Insitekaltim, Samarinda – Fenomena “doom spending” atau kebiasaan belanja impulsif makin sering disebutkan belakangan ini di kalangan generasi muda. Dari CNN Indonesia, terdapat 9,89 juta generasi mereka masih kesusahan mencari kerja.
Di tengah kondisi itu, kini gen Z dan milenial malah diperkirakan menjadi kesulitan ekonomi dibandingkan generasi sebelumnya. Ibaratnya, walau sulit, tak jadi pantangan bagi mereka untuk boros asal bisa bahagia.
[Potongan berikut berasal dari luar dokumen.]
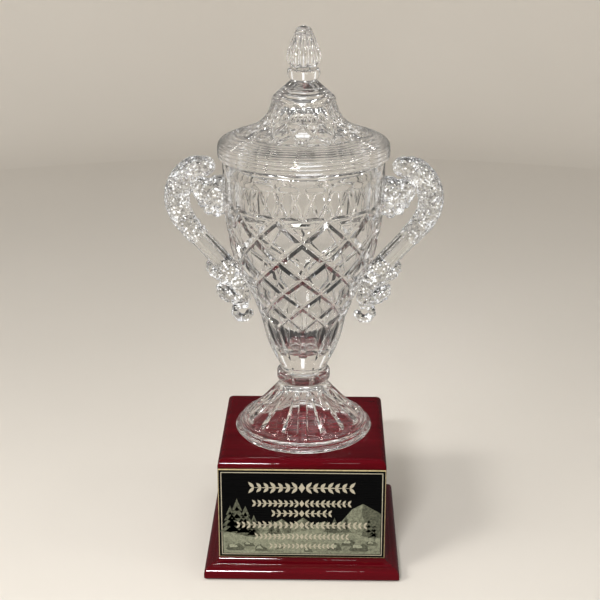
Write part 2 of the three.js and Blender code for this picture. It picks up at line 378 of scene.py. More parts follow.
def reeded(profile):
    """The profile walked in even steps, with a row of small convex reeds standing on it."""
    points = np.array(profile, float)
    travel = travelled(points)
    reeds = round(travel[-1] / REED_PITCH)
    at = np.linspace(0, travel[-1], reeds * 7 + 1)
    r, z = (smooth(np.stack([travel, points[:, i]], 1), at) for i in (0, 1))
    slope_r, slope_z = np.gradient(r, at), np.gradient(z, at)
    sink = REED_DEPTH * (1 - np.abs(np.sin(math.pi * at / travel[-1] * reeds)) ** 0.6)
    return list(zip(r - sink * slope_z, z + sink * slope_r))


def lid_rings():
    """Loops of the cut flare and the fluted bell, with the split of each cell."""
    rings, splits = [], []
    steps = COLUMNS // (2 * RIBS)
    last = steps * FLARE[-1][0]
    for j in range(last + 1):
        row = j / steps
        radius = float(smooth([(r, a) for r, a, _ in FLARE], row))
        height = float(smooth([(r, b) for r, _, b in FLARE], row))
        distance, _ = lattice_distance(TURN, row, RIBS)
        sink = FLARE_CUT * (radius / 36) * cut_shape(distance)
        rings.append(ring(radius - sink * 0.6, height - sink * 0.8))
        splits.append(lattice_split(row, steps, RIBS) if j < last else PLAIN)
    lane = 1 - np.abs(wave(RIBS))
    start = 214.2 + 2.4 * arch(lane)
    end = 225.6 - 2.4 * arch(lane)
    for height in np.linspace(BELL[0][0], BELL[-1][0], 30)[1:]:
        radius = float(smooth(BELL, height))
        sink = 1.15 * band(height, start, start + 1.0, end - 1.2, end) * hollow(lane / 0.9, 0.9)
        rings.append(ring(radius - sink, height))
        splits.append(PLAIN)
    return rings, splits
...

Tanpa disadari tren ini menjangkiti Hiza (21), seorang mahasiswa semester 3 di salah satu universitas di Samarinda. Ia mengakui bahwa belanja sering menjadi godaan yang sulit dihindari, terutama saat ada diskon besar-besaran.
“Awalnya cuma iseng lihat-lihat, tapi ujungnya checkout,” kata Hiza, Minggu (22/12/2024).
Ia merasa kebiasaan ini sering dianggap sebagai bentuk “self-reward” (perhargaan atas diri sendiri), namun dampaknya membuat keuangannya tidak terkontrol.
“Saya pikir itu hadiah untuk diri sendiri, tapi akhirnya malah boros,” ungkapnya.
Hiza juga menyebut bahwa kemudahan akses belanja online menjadi salah satu pemicu utama. Dengan sekali klik, ia bisa mendapatkan barang yang diinginkan, meskipun sering kali tidak benar-benar dibutuhkan.
Kini, Hiza berusaha memperbaiki kebiasaan belanjanya dengan lebih berhati-hati. Langkah kecil ini ia lakukan agar bisa lebih bijak dalam mengatur keuangan.
“Saya mulai mencoba membatasi belanja hanya untuk kebutuhan,” jelasnya.
Sama halnya dengan teman satu kuliahnya Caca (22). Dia mengaku sering terjebak dalam perilaku ini tanpa sadar.
“Kadang saya belanja online karena merasa bosan atau tertekan,” ungkap Caca.
Menurutnya, aktivitas tersebut memberikan rasa nyaman sesaat, terutama saat ia menghadapi tekanan akademik. Namun, perasaan itu sering kali berubah menjadi penyesalan.
“Rasanya menyenangkan, tapi setelah lihat total pengeluaran, saya jadi menyesal,” ujarnya.
Barang yang dibeli Caca tidak selalu diperlukan dan hanya menumpuk di kamarnya. Ia mengaku bahwa diskon besar-besaran dan kemudahan belanja online menjadi faktor utama yang mendorongnya.
“Awalnya cuma lihat-lihat, tapi ujungnya checkout,” tuturnya.
Perilaku doom spending semakin sering ditemui di kalangan muda, dan para ahli menyarankan untuk lebih sadar terhadap pengeluaran agar keuangan tetap terkontrol.